Object modeling scripts.
● ● ● ●

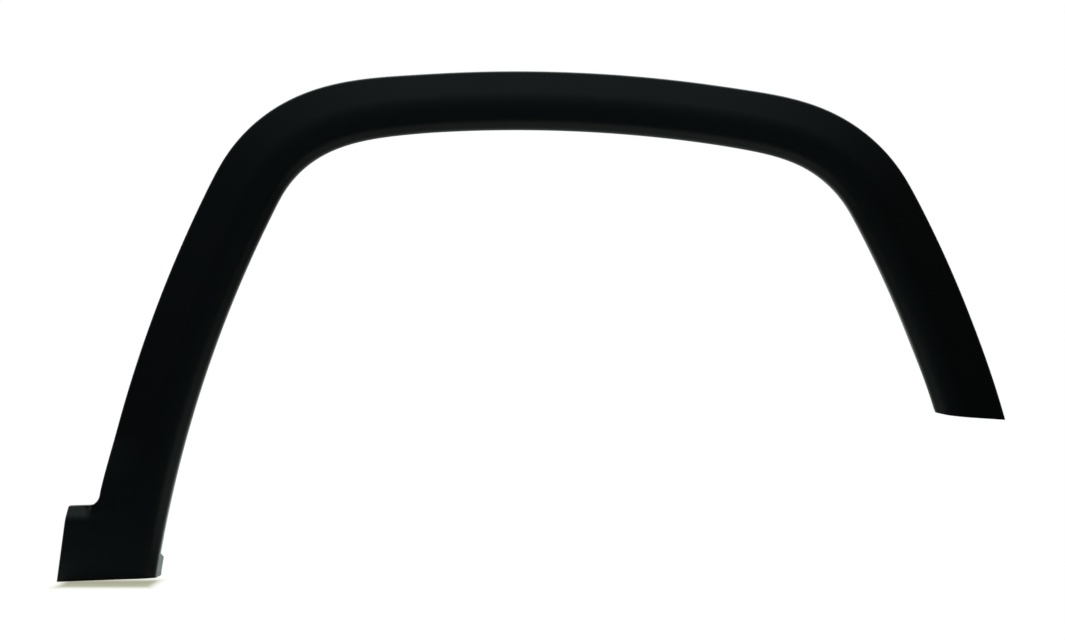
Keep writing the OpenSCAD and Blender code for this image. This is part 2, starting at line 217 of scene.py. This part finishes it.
def roundCorner(p, q, r, radius, count):
    # Arcs at the corners q between the directions to p and r, one for each ring: the centre lies
    # radius / sin(half the corner's angle) from q on the bisector, and the arc sweeps pi less the angle.
    u, v = towards(q, p), towards(q, r)
    half = np.arccos(np.clip((u * v).sum(1), -1, 1)) / 2
    middle = (u + v) / np.linalg.norm(u + v, axis=1, keepdims=True)
    centre = q + middle * (radius / np.sin(half))[:, None]
    first = q + u * (radius / np.tan(half))[:, None] - centre
    sweep = (math.pi - 2 * half)[:, None] * np.linspace(0, 1, count)
    angle = np.arctan2(first[:, 1], first[:, 0])[:, None] - sweep
    return centre[:, None] + radius * np.stack([np.cos(angle), np.sin(angle)], 2)


def softBlend(p, q, r, length, count):
    # quadratic curves a (1 - t)^2 + 2 q t (1 - t) + b t^2, with a and b a length from q towards p and r
    a = (q + towards(q, p) * length)[:, None]
    b = (q + towards(q, r) * length)[:, None]
    t = np.linspace(0, 1, count)[None, :, None]
    return a * (1 - t) ** 2 + 2 * q[:, None] * t * (1 - t) + b * t ** 2


def straight(a, b, count):
    # a (1 - t) + b t at evenly spaced t, without the two ends
    t = np.linspace(0, 1, count + 2)[1:-1][None, :, None]
    return a[:, None] * (1 - t) + b[:, None] * t


def sections(ring, inset):
    # Section of each ring as points [across, height]: straight pieces from the edge over two knees, the
    # crest and the brow to the nose and down the flange, with arcs at the edge and the nose and
    # quadratic blends between. At a depth the heights drop by inset * flankStretch.
    a = archTrim
    f = finish
    count = len(ring["wide"])
    drop = inset * a["flankStretch"]
    col = lambda x, y: np.stack(np.broadcast_arrays(x, y, np.zeros(count)), 1)[:, :2].astype(float)
    gap = lambda p, q: np.linalg.norm(p - q, axis=1)
    start = col(0, 0)
    edge = col(0, ring["edge"] - drop)
    low = ring["low"] - [0, drop]
    high = ring["high"] - [0, drop]
    crest = col(ring["wide"] - a["crestBand"] + inset, a["crestHigh"] - drop)
    brow = col(ring["wide"] - a["noseBand"] + inset, a["noseHigh"] - drop)
    nose = col(ring["wide"], a["noseHigh"] - a["noseFall"] - inset * a["noseShare"])
    end = col(ring["wide"] + ring["flare"], -ring["back"])
    corner = roundCorner(start, edge, low, a["edgeRadius"] - inset, f["edgePoints"])

    def knee(p, q, r):
        # a blend that leaves some of the shorter neighbour straight
        length = np.minimum(ring["kneeBlend"], a["kneeRoom"] * np.minimum(gap(p, q), gap(q, r)))
        return softBlend(p, q, r, length[:, None], f["kneePoints"])

    lowCurve = knee(corner[:, -1], low, high)
    highCurve = knee(low, high, crest)
    crestCurve = softBlend(high, crest, brow, a["crestBlend"], f["crestPoints"])
    browCurve = softBlend(crest, brow, nose, a["noseBlend"], f["browPoints"])
    noseCurve = roundCorner(brow, nose, end, a["noseRadius"] - inset, f["nosePoints"])
    toLow, toHigh, toCrest = f["flankPoints"]
    return np.concatenate([
        start[:, None], straight(start, corner[:, 0], f["rimPoints"]), corner,
        straight(corner[:, -1], lowCurve[:, 0], toLow), lowCurve,
        straight(lowCurve[:, -1], highCurve[:, 0], toHigh), highCurve,
        straight(highCurve[:, -1], crestCurve[:, 0], toCrest), crestCurve,
        straight(crestCurve[:, -1], browCurve[:, 0], f["bandPoints"]), browCurve,
        straight(browCurve[:, -1], noseCurve[:, 0], f["bandPoints"]), noseCurve,
        straight(noseCurve[:, -1], end, f["flangePoints"]), end[:, None]], 1)


def plainRings(outer, wheel, inset, edge, lean):
    # Rings of the arch between matching points of the outer edge and the wheel edge: the width is their
    # distance, and the knees lie at fixed shares of the straight line from the edge up to the crest.
    a = archTrim
    wide = np.linalg.norm(wheel - outer, axis=1)
    flank = wide - a["crestBand"] + inset
    low, high = (np.stack([flank * share, mix(edge, a["crestHigh"], share) + flank * 0], 1)
                 for share in a["kneeShares"])
    return dict(outer=outer, wheel=wheel, wide=wide, lean=lean + wide * 0, edge=edge + wide * 0,
                low=low, high=high, back=a["flangeBack"] + wide * 0, flare=flangeOut + wide * 0,
                kneeBlend=a["kneeBlend"] + wide * 0)


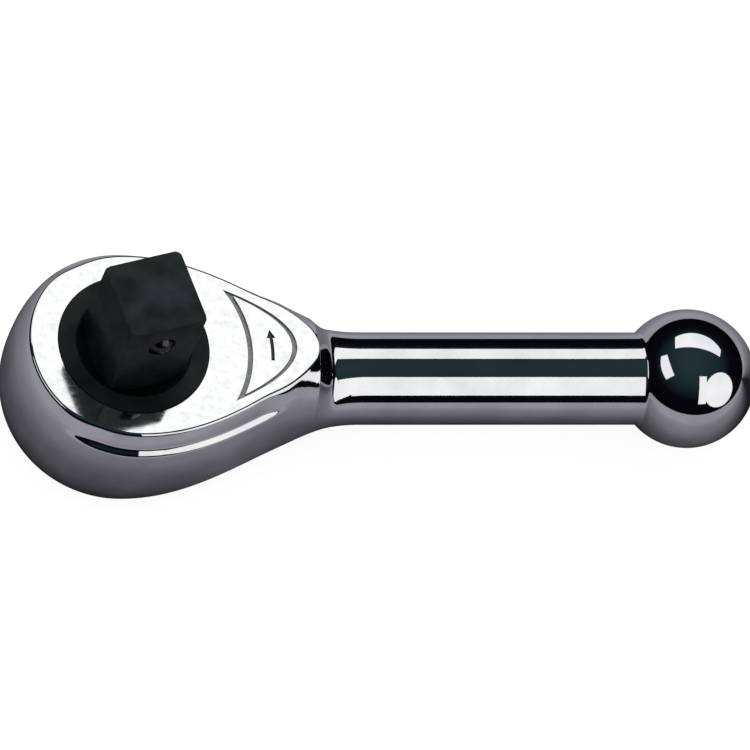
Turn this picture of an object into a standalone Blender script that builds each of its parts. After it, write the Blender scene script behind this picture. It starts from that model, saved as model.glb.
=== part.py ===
"""Stubby ratchet wrench with a ball end and a push-through 3/8 inch square drive.

Frame: metres, origin on the drive axis at the back face of the head, +Z along the drive towards the
front face, +X along the handle towards the ball. The back face and the ball touch the plane z = 0.
"""

import math

import bmesh
import bpy
import numpy as np
from mathutils import Matrix, Vector

MM = 0.001

# Square drive (mm)
SQUARE = 9.525
SQUARE_CORNER = 1.5875
DRIVE_REACH = 12.8
TIP_CHAMFER = 0.9
TIP_FLAT = 0.44
DRIVE_TURN = math.radians(14.0)
DETENT_SETBACK = 4.6
DETENT_BALL_RADIUS = 1.6
DETENT_PROUD = 0.8
DETENT_TRAVEL = 1.2
DETENT_HOLE_DEPTH = 6.2
DETENT_SPRING_RADIUS = 1.05
DETENT_SPRING_TURNS = 3.5

# Ratchet gear (mm)
TEETH = 36
TOOTH_DEPTH = 0.85
TOOTH_SHAPE = ((0.06, 0.0), (0.80, 1.0), (0.92, 1.0), (0.98, 0.0))
TOOTH_RISE = 0.9
HUB_WALL = 1.12
HUB_STEP = 1.0
HUB_PROUD = 0.15
BACK_HUB_RECESS = 0.2
COUNTERSINK = 2.19

# Head, handle and ball (mm)
HEAD_THICKNESS = 16.6
HEAD_WALL = 3.85
FACE_EDGE = 1.55
BACK_FACE_EDGE = 2.85
HEAD_SQUARENESS = 2.6
NECK_END = 29.0
WIDTH_TAPER = (2.0, 2.2)
HEIGHT_TAPER = (2.6, 1.5)
HANDLE_RADIUS = 5.45
BALL_RADIUS = 8.2
BALL_DISTANCE = 68.9
BALL_NECK_FILLET = 0.6

# Walls, covers and rings (mm)
FRONT_WALL = 2.4
THRUST_WASHER = 0.4
WAVE_WASHER = 0.3
WAVE_HEIGHT = 0.45
COVER_THICKNESS = 1.6
COVER_SHOULDER = 0.5
RETAINING_RING = 0.9
RETAINING_RING_WIDTH = 1.25
RING_GROOVE_DEPTH = 0.55
RING_INSET = 1.2
RING_GAP = math.radians(16.0)
RING_EAR = math.radians(12.0)
RING_EAR_HOLE = 0.5
O_RING_WIRE = 0.36
O_RING_GROOVE = 0.75

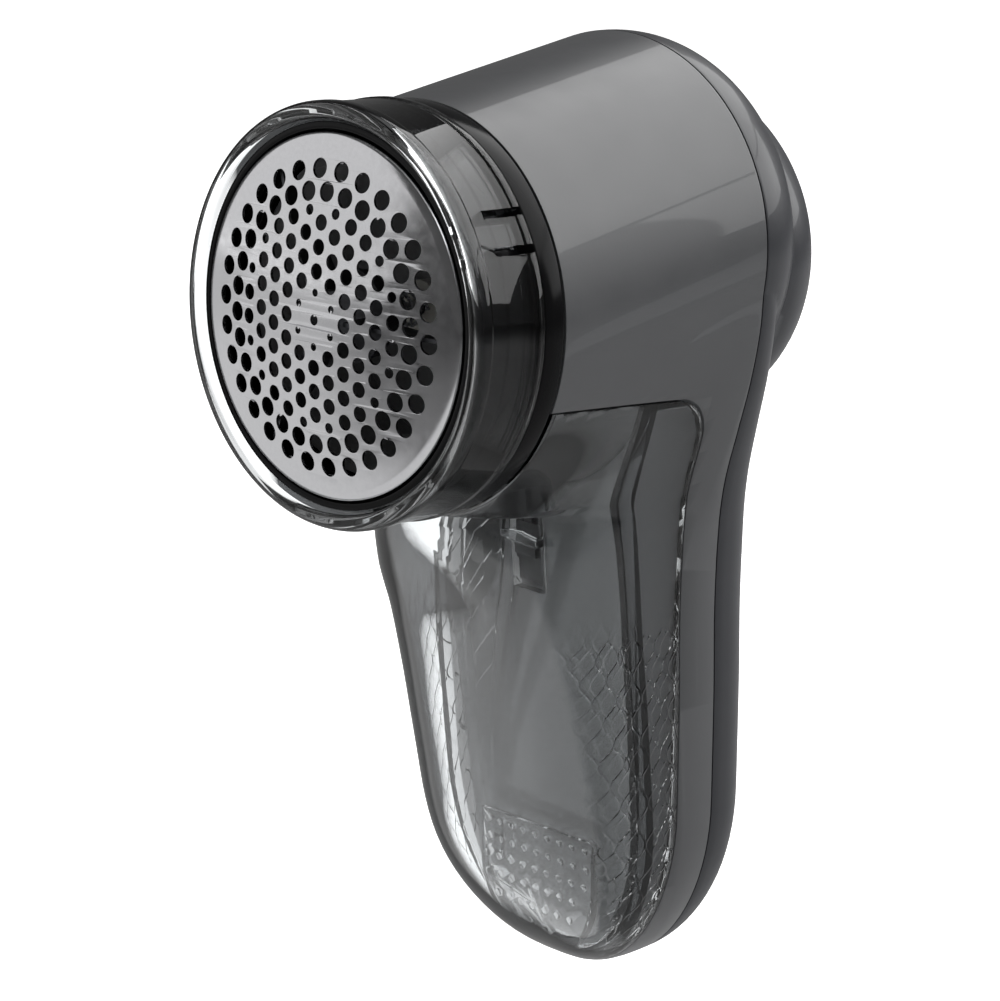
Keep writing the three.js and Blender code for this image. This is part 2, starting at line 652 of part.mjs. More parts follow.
// The sleeve that joins the bowl's port to the barrel's.
function lintDuct() {
  const [front, rear] = LINT_PORT;
  const outer = box(-8.6, 8.6, front + 0.4, rear - 0.4, -26.9, -24.6);
  return outer.subtract(box(-7.6, 7.6, front + 1.4, rear - 1.4, -30, -20));
}

// ---------------------------------------------------------------- motor
function motorCan() {
  const can = turned([[2.8, MOTOR_FRONT], [MOTOR_RADIUS, MOTOR_FRONT], [MOTOR_RADIUS, MOTOR_REAR],
    [MOTOR_RADIUS - 1, MOTOR_REAR], [MOTOR_RADIUS - 1, MOTOR_FRONT + 1], [2.8, MOTOR_FRONT + 1],
    [2.8, MOTOR_FRONT]], 32);
  const [front, back] = [MOTOR_FRONT - 1, MOTOR_FRONT + 2];
  const holes = [-1, 1].map((side) => rod(1.2, front, back, 12).translate([8.5 * side, 0, 0]));
  return holes.reduce((body, hole) => body.subtract(hole), can);
}

function motorEndCap() {
  const rear = MOTOR_REAR + GAP;
  return turned([[2.8, rear], [MOTOR_RADIUS, rear], [MOTOR_RADIUS, rear + 2], [5, rear + 2.4],
    [5, rear + 4], [2.8, rear + 4], [2.8, rear]], 32);
}

function bush(y) {
  return tube(1.3, 2.5, y, y + 2.4, 20);
}

// One of the two magnets that line the can, on the side given by sign.
function magnet(sign) {
  const ring = tube(8.6, MOTOR_RADIUS - 1 - GAP, MOTOR_FRONT + 3, MOTOR_REAR - 3, 32);
  const half = sign > 0 ? box(2.5, 20, -60, 20, -20, 20) : box(-20, -2.5, -60, 20, -20, 20);
  return ring.intersect(half);
}

function rotorCore() {
  const core = tube(1.3, 7.6, MOTOR_FRONT + 5, MOTOR_REAR - 6, 24);
  const slots = [0, 1, 2].map((i) => box(-0.8, 0.8, -40, 0, 3.5, 9).rotate([0, 120 * i, 0]));
  return slots.reduce((body, slot) => body.subtract(slot), core);
}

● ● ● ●

Exercise.
Each line from the one bearing "Turn this picture" through the one bearing "inch square drive." is to be duplicated without change; all remaining lines are to be left out.

Correct response.
Turn this picture of an object into a standalone Blender script that builds each of its parts. After it, write the Blender scene script behind this picture. It starts from that model, saved as model.glb.
=== part.py ===
"""Stubby ratchet wrench with a ball end and a push-through 3/8 inch square drive.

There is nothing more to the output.